The Darwinian explanation of how the natural moral sense arises from evolved human nature supports this conception of morality enforced by voluntary conformity. A good society will cultivate those conditions of free association in which the moral norms of cooperation can emerge spontaneously as conventions or customs of social life. In this way, a "free society" is also a "just society."

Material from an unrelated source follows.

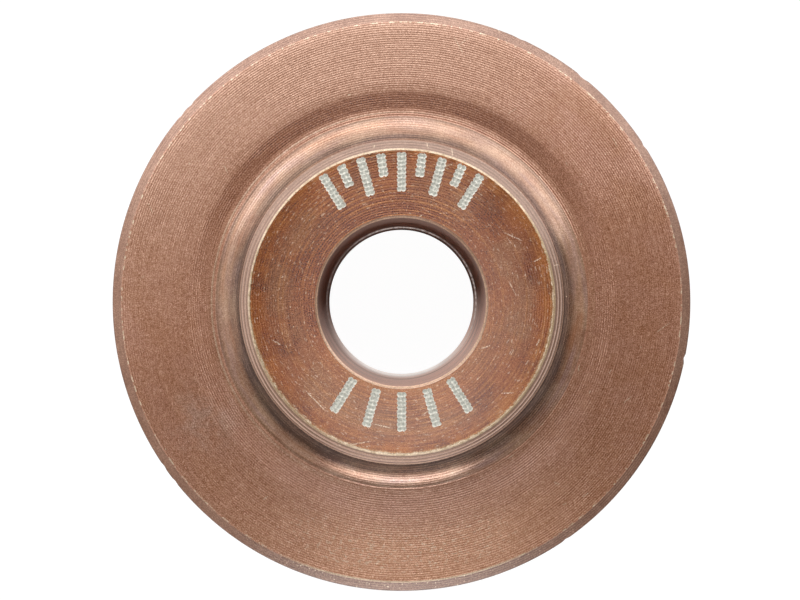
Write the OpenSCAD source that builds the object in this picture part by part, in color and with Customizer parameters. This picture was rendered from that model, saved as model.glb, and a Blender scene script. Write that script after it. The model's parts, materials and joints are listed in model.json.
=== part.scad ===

This reliance on morality as an unintended, emergent social order based on individuals learning to voluntarily conform their behavior to social norms goes against the leftist tradition of rationalist constructivism. If the left is willing to give up its utopian vision of perfecting human nature through top-down central planning and state coercion, then there might be something like a "Darwinian left." But as Peter Singer has conceded, this would be "a sharply deflated vision of the left, its utopian ideas replaced by a coolly realistic view of what can be achieved." In fact, it would look a lot like Darwinian conservatism.


Memetic Warrior said...

Fascinating conclussion. Could the progress in the knowledge of human nature by the darwinian sciences produce the "end of History" in the political sense?. Maybe.

Seth said...

I am happy that you report that the book was good enough to make you closely evaluate your perspectives, and accomodate what you agreed with in the book within what you believe.

I've read your blog before and you tend to be distracted by a cartoon The Left, as illustrated by its most cartoony figures. Your review gives me some hope that by neglecting ideological distractions and focusing on the research and the details of each policy problem, we might be able to make ideology irrelevant to policy.

Thanks for your review, I can't wait to read the book.